NNsight Utils#

nnsight_utils provides some utility functions to collect activations along with some of the StandardizedTransformer utility functions usable with regular nnsight models, as long as they use llama or gemma naming conventions. However, for using those StandardizedTransformer functions, we recommend using StandardizedTransformer directly, as it is much more robust.

Setup#

from nnsight import LanguageModel
from nnterp.nnsight_utils import (
    get_layer_output, get_attention_output, get_mlp_output,
    get_token_activations, collect_token_activations_batched,
    project_on_vocab
)

# Load model with proper renaming
model = LanguageModel(
    "gpt2",
    rename=dict(transformer="model", h="layers", ln_f="ln_final", attn="self_attn")
)

Layer Access#

with model.trace("hello"):
    # Get layer outputs
    layer_5_out = get_layer_output(model, 5)

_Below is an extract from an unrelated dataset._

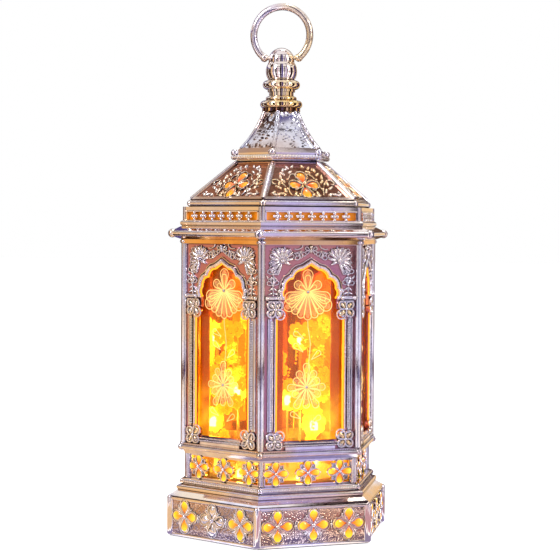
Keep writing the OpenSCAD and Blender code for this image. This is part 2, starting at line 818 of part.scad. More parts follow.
module lower_band() color(chrome) {
    side = band_side;
    on_corners(band_post_r) translate([0, 0, z_sill - band_h]) cylinder(d = band_post_d, h = band_h);
    on_faces(band_a - band_t) translate([-side / 2, z_band]) linear_extrude(band_t) {
        square([side, band_rail_h]);
        translate([0, band_h - band_rail_h]) square([side, band_rail_h]);
        for (x = [0, side - band_rail_h]) translate([x, 0]) square([band_rail_h, band_h]);
    }
    on_faces(band_a - band_t) translate([0, z_band + band_h / 2]) linear_extrude(band_t)
        intersection() {
            square([side, band_h], center = true);
            union() for (i = [-1 : 1]) translate([i * band_flower_pitch, 0]) {
                difference() {
                    band_flower(0);
                    band_flower(-band_petal_rim);
                }
                difference() {
                    band_leaves();
                    band_flower(0);
                }
                circle(d = button_d);
            }
        }
}

module lower_liner() color(amber) translate([0, 0, z_band])
    hex_ring(band_liner_a, band_liner_a - liner_t, band_h);

// Base

module base_steps() color(chrome) {
    outline = [for (s = step_shares) [(plinth_r - s[0] * steps_run) * flat_share,
        plinth_h + s[1] * steps_h]];
    difference() {
        union() {
            moulding() {
                side_outline(outline);
                roll([(plinth_r - step_roll_shares[0] * steps_run) * flat_share,
                    plinth_h + step_roll_shares[1] * steps_h], step_roll_d);
                roll([(plinth_r - rope_shares[0] * steps_run) * flat_share,
                    plinth_h + rope_shares[1] * steps_h], rope_d);
            }
            on_corners(plinth_r - rope_shares[0] * steps_run)
                translate([0, 0, plinth_h + rope_shares[1] * steps_h]) sphere(d = rope_d + rim_w);
            on_corners(column_r) translate([0, 0, z_plate])
                cylinder(d = column_d, h = plinth_h + steps_h - deck_t - z_plate);
        }
        hex_bore(deck_r * flat_share + slip, z_band - deck_t + over, z_band);
        difference() {
            hex_bore((deck_r - deck_ledge) * flat_share, plinth_h, z_band - deck_t);
            on_corners(column_r) translate([0, 0, z_plate]) cylinder(d = column_d, h = z_band);
        }
        on_corners(column_r) translate([0, 0, z_plate - over])
            cylinder(d = screw_d - slip, h = screw_l + over);
    }
}

module base_flowers(grow = 0) {
    for (i = [-1 : 1]) translate([i * base_flower_pitch, flower_z])
        flower(base_flower_w, base_flower_h, base_petal_w, grow);
}

module base_shell() color(chrome) {
    rail_a = (plinth_r - ball_proud) * flat_share - rail_h / 2;
    rail_bore_a = ground_a - shell_t / 2;
    difference() {
        union() {
            translate([0, 0, sink]) hex_ring(ground_a, inner_a, plinth_h - 2 * sink);
            for (z = [0, plinth_h - rail_h]) translate([0, 0, z]) difference() {
                moulding() {
                    side_outline([[rail_a, 0], [rail_a, rail_h]]);
                    roll([rail_a, rail_h / 2], rail_h);
                }
                hex_bore(rail_bore_a, 0, rail_h);
            }
            on_corners(plinth_r - corner_roll_d / 2) translate([0, 0, rail_h / 2])
                cylinder(d = corner_roll_d, h = plinth_h - rail_h);
            on_faces(ground_a - sink) {
                linear_extrude(sink + rim_rise) base_flowers(rim_w);
                linear_extrude(sink + leaf_rise)
                    for (i = [-1 : 1]) translate([i * base_flower_pitch, flower_z])
                        for (turn = [45 : 90 : 315]) rotate(turn) translate([button_d, 0])
                            pointed_petal(leaf_l, leaf_w);
            }
        }
        on_faces(inner_a - over) linear_extrude(shell_t + rim_rise + 2 * over) base_flowers();
    }
    on_faces(ground_a - sink) {
        for (i = [-1 : 1]) translate([i * base_flower_pitch, flower_z, 0]) sphere(d = button_d);
        for (i = [-1, 1]) translate([i * base_flower_pitch / 2, flower_z, 0]) sphere(d = bead_d);
    }
}

module base_liner() color(amber) {
    lens_a = inner_a - slip - base_lens_t;
    top = plinth_h - slip;
    on_faces(lens_a) translate([-base_lens_w / 2, z_plate]) linear_extrude(base_lens_t)
        square([base_lens_w, top - z_plate]);
    on_faces(lens_a + base_lens_t - sink) linear_extrude(sink + slip + shell_t - jewel_drop)
        base_flowers(-slip / 2);
}

module lamp_deck() color(black) translate([0, 0, z_band - deck_t]) difference() {
    hexagon(deck_r, deck_t);
    lead_places() translate([0, 0, -over]) cylinder(d = lead_d + 2 * slip, h = deck_t + 2 * over);
}

module lead_places() {
    for (y = [-1, 1]) translate([0, y * cell_pitch, 0]) children();
}

module lamp_board() color("#e6e4dc") translate([0, 0, z_band]) cylinder(r = board_r, h = board_t);

module band_lamps() color("#fff0c0") on_corners(0) rotate(half_turn)
    translate([band_lamp_r, 0, z_board]) {
        cylinder(d = band_lamp_d, h = band_lamp_h - band_lamp_d / 2);
        translate([0, 0, band_lamp_h - band_lamp_d / 2]) sphere(d = band_lamp_d);
    }

function lamp_place(i) = lamp_places[i - 1] * board_r;

module lamp_stem(i) color(steel) translate(lamp_place(i)) translate([0, 0, z_board])
    cylinder(d = stem_d, h = lamp_heights[i - 1] - lamp_d / 2);

module lamp_bulb(i) color("#fff0c0")
    translate(lamp_place(i)) translate([0, 0, z_board + lamp_heights[i - 1]]) {
        sphere(d = lamp_d);
        translate([0, 0, -lamp_d / 2]) cylinder(d = lamp_d, h = lamp_d / 2);
    }

module supply_leads() color("firebrick") lead_places()
    translate([0, 0, z_plate + box_h]) cylinder(d = lead_d, h = z_band - z_plate - box_h);

// Base plate, battery and switch

module base_plate() color(black) {
    guide_x = door_w / 2 + running;
    difference() {
        translate([0, 0, foot_h]) hexagon(plate_a / flat_share, plate_t);
        translate([-well_w / 2, -well_l / 2, foot_h - over]) cube([well_w, well_l, plate_t + 2 * over]);
        on_corners(column_r) translate([0, 0, foot_h - over])
            cylinder(d = screw_d + 2 * slip, h = plate_t + 2 * over);
        translate([switch_x - knob_w / 2 - running, -knob_l / 2 - running, foot_h - over])
            cube([knob_w + 2 * running, knob_l + switch_travel + 2 * running, plate_t + 2 * over]);
    }
    mirrored() translate([0, -door_l / 2, 0]) {
        translate([guide_x, 0, door_top - door_t - running - guide_lip_h])
            cube([guide_t, door_l, foot_h - door_top + door_t + running + guide_lip_h]);
        translate([guide_x - guide_lip, 0, door_top - door_t - running - guide_lip_h])
            cube([guide_lip + guide_t, door_l, guide_lip_h]);
    }
}

module base_screws() color(steel) on_corners(column_r) translate([0, 0, foot_h]) {
    translate([0, 0, -screw_head_h]) cylinder(d = screw_head_d, h = screw_head_h);
    cylinder(d = screw_d - slip, h = screw_l);
}

module battery_box() color(black) translate([0, 0, z_plate]) difference() {
    translate([-well_w / 2 - box_t, -well_l / 2 - box_t, 0])
        cube([well_w + 2 * box_t, well_l + 2 * box_t, box_h]);
    translate([-well_w / 2, -well_l / 2, -over]) cube([well_w, well_l, box_h - box_t + over]);
}

module cell_places() {
    for (i = [0 : cells - 1])
        translate([(i - (cells - 1) / 2) * cell_pitch, 0, cell_z])
            rotate([i % 2 == 0 ? -90 : 90, 0, 0]) children();
}

module battery_cells() color("#6d7f3a") cell_places() {
    translate([0, 0, -cell_l / 2]) cylinder(d = cell_d, h = cell_l - nib_h);
    translate([0, 0, cell_l / 2 - nib_h]) cylinder(d = nib_d, h = nib_h);
}

module contact_springs() color(steel) cell_places()
    translate([0, 0, -cell_l / 2 - contact_l + contact_t])
        cylinder(d1 = cell_d / 2, d2 = nib_d, h = contact_l - contact_t);

module contact_plates() color(steel) for (y = [-1, 1]) translate([0, y * well_l / 2, cell_z])
    translate([-well_w / 2 + cell_gap, y > 0 ? -contact_t : 0, -cell_d / 3])
        cube([well_w - 2 * cell_gap, contact_t, cell_d * 2 / 3]);

module battery_door() color(black) {
    translate([-door_w / 2, -door_l / 2, door_top - door_t]) cube([door_w, door_l, door_t]);
    for (i = [0 : grip_ribs - 1])
        translate([-grip_w / 2, door_l / 2 - (2 * i + 3) * 2 * grip_rib, door_top - door_t - grip_rise])
            cube([grip_w, grip_rib, grip_rise + sink]);
}

module switch_body() color(black) translate([switch_x, switch_travel / 2, z_plate]) difference() {
    wide = knob_w + 2 * knob_flange + 2 * running;
    long = knob_l + 2 * knob_flange + switch_travel + 2 * running;
    translate([-wide / 2 - switch_t, -long / 2 - switch_t, 0])
        cube([wide + 2 * switch_t, long + 2 * switch_t, switch_h]);
    translate([-wide / 2, -long / 2, -over])
        cube([wide, long, knob_flange_h + 2 * running + over]);
}

module switch_knob() color("#d8d8d8") translate([switch_x, 0, 0]) {
    translate([-knob_w / 2, -knob_l / 2, foot_h - knob_drop])
        cube([knob_w, knob_l, plate_t + knob_drop + running + sink]);
    translate([-knob_w / 2 - knob_flange, -knob_l / 2 - knob_flange, z_plate + running])
        cube([knob_w + 2 * knob_flange, knob_l + 2 * knob_flange, knob_flange_h]);
}

hanging_ring();
finial_head();
finial_neck();
finial_screw();
spire();
collar_ring();
roof_shell();
roof_liner();
frieze_ring();
frieze_liner();
eave_ring();
body_frame();
window_panel(1);  // window_panel_1
window_panel(2);  // window_panel_2
window_panel(3);  // window_panel_3
window_panel(4);  // window_panel_4
window_panel(5);  // window_panel_5
window_panel(6);  // window_panel_6
window_pane(1);  // window_pane_1
window_pane(2);  // window_pane_2
window_pane(3);  // window_pane_3
window_pane(4);  // window_pane_4
window_pane(5);  // window_pane_5
window_pane(6);  // window_pane_6
sill_ring();
lower_band();
lower_liner();
base_steps();
base_shell();
base_liner();
lamp_deck();
lamp_board();
band_lamps();
lamp_stem(1);  // lamp_stem_1
lamp_stem(2);  // lamp_stem_2
lamp_stem(3);  // lamp_stem_3
lamp_stem(4);  // lamp_stem_4
lamp_stem(5);  // lamp_stem_5
lamp_stem(6);  // lamp_stem_6
lamp_bulb(1);  // lamp_bulb_1
lamp_bulb(2);  // lamp_bulb_2
lamp_bulb(3);  // lamp_bulb_3
lamp_bulb(4);  // lamp_bulb_4
lamp_bulb(5);  // lamp_bulb_5
lamp_bulb(6);  // lamp_bulb_6
supply_leads();
base_plate();
base_screws();
battery_box();
battery_cells();
contact_springs();
contact_plates();
battery_door();
switch_body();
switch_knob();
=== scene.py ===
"""Looks of a hexagonal chrome-plated fanous lantern, lit from inside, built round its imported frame.

Meshes are drawn in millimetres and scaled when they become pieces, and angles are in degrees. A
drawing for a wall has X along the wall, Y up it and Z out of it; on_walls() then puts one copy on
each side.
"""

from math import asin, atan2, cos, degrees, hypot, pi, radians, sin, tan

import bmesh
import bpy
from mathutils import Matrix, Vector


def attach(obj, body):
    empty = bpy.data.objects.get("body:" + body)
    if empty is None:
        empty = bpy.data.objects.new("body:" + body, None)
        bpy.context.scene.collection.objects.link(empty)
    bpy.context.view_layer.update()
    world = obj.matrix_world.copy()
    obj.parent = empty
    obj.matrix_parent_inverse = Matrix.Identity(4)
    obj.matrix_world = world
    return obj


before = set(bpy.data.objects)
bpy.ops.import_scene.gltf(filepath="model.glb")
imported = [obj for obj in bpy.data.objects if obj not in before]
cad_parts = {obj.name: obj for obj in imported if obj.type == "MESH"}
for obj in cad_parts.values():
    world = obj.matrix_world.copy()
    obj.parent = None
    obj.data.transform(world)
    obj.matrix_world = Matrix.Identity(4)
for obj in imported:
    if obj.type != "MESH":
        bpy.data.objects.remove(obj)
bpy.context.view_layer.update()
scene = bpy.context.scene

MM = 0.001
SIDES = 6
Z_AXIS = Vector((0, 0, 1))
QUARTERS, DIAGONALS = (0, 90, 180, 270), (45, 135, 225, 315)    # turns of four petals
BEND_STEP = 22                      # how far a wire turns from one ring of its mesh to the next
SHARP_FROM = 40                     # an edge that bends by more than this isn't shaded smooth
VERT, EDGE, FACE = bmesh.types.BMVert, bmesh.types.BMEdge, bmesh.types.BMFace


# Drawing meshes

# puts the X, Y and Z of a drawing along, up and out of the wall that faces +X
STAND = Matrix(((0, 0, 1, 0), (1, 0, 0, 0), (0, 1, 0, 0), (0, 0, 0, 1)))


def wall(side, distance, height=0.0, pitch=pi / 2):
    """Matrix that stands a drawing on one side's wall, or lays it on a slope of some pitch in radians"""
    return (Matrix.Rotation(side * 2 * pi / SIDES, 4, "Z") @ Matrix.Translation((distance, 0, height))
            @ Matrix.Rotation(pitch - pi / 2, 4, "Y") @ STAND)


def only(kind, geom):
    return [part for part in geom if isinstance(part, kind)]


def on_walls(bm, distance, height, sides=range(SIDES), pitch=pi / 2):
    """Copies the drawing to each side's wall or slope and drops the flat original"""
    drawn = bm.verts[:] + bm.edges[:] + bm.faces[:]
    for side in sides:
        copied = bmesh.ops.duplicate(bm, geom=drawn)["geom"]
        bmesh.ops.transform(bm, matrix=wall(side, distance, height, pitch), verts=only(VERT, copied))
    bmesh.ops.delete(bm, geom=only(VERT, drawn), context="VERTS")
    return bm


def piece(name, bm, material, body="lantern"):
    """Turns a drawing in millimetres into a piece that rides on a body"""
    bmesh.ops.recalc_face_normals(bm, faces=bm.faces)
    bmesh.ops.scale(bm, vec=(MM, MM, MM), verts=bm.verts)
    mesh = bpy.data.meshes.new(name)
    bm.to_mesh(mesh)
    bm.free()
    mesh.shade_smooth()
    mesh.set_sharp_from_angle(angle=radians(SHARP_FROM))
    mesh.materials.append(material)
    made = bpy.data.objects.new(name, mesh)
    scene.collection.objects.link(made)
    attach(made, body)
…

    # Get attention and MLP outputs
    attn_out = get_attention_output(model, 3)
    mlp_out = get_mlp_output(model, 3)

Projection and Utilities#

with model.trace("The capital of France is"):
    hidden = get_layer_output(model, 5)
    logits = project_on_vocab(model, hidden)

Activation Collection#

# Single batch
prompts = ["The capital of France is", "The weather today is"]
with model.trace(prompts) as tracer:
    activations = get_token_activations(model, prompts, idx=-1, tracer=tracer)
    # Shape: (num_layers, batch_size, hidden_size)

# Large datasets
large_prompts = ["Sample text " + str(i) for i in range(100)]
batch_activations = collect_token_activations_batched(
    model,
    large_prompts,
    batch_size=16,
    layers=[3, 9, 11],  # Only specific layers
    idx=-1  # Last token
)

Requirements#

These functions work with NNsight models that have been renamed to use llama/gemma conventions:

model.layers (not transformer.h)
layers[i].self_attn (not layers[i].attn)
model.ln_final (not ln_f)

For other architectures, use StandardizedTransformer which handles renaming automatically.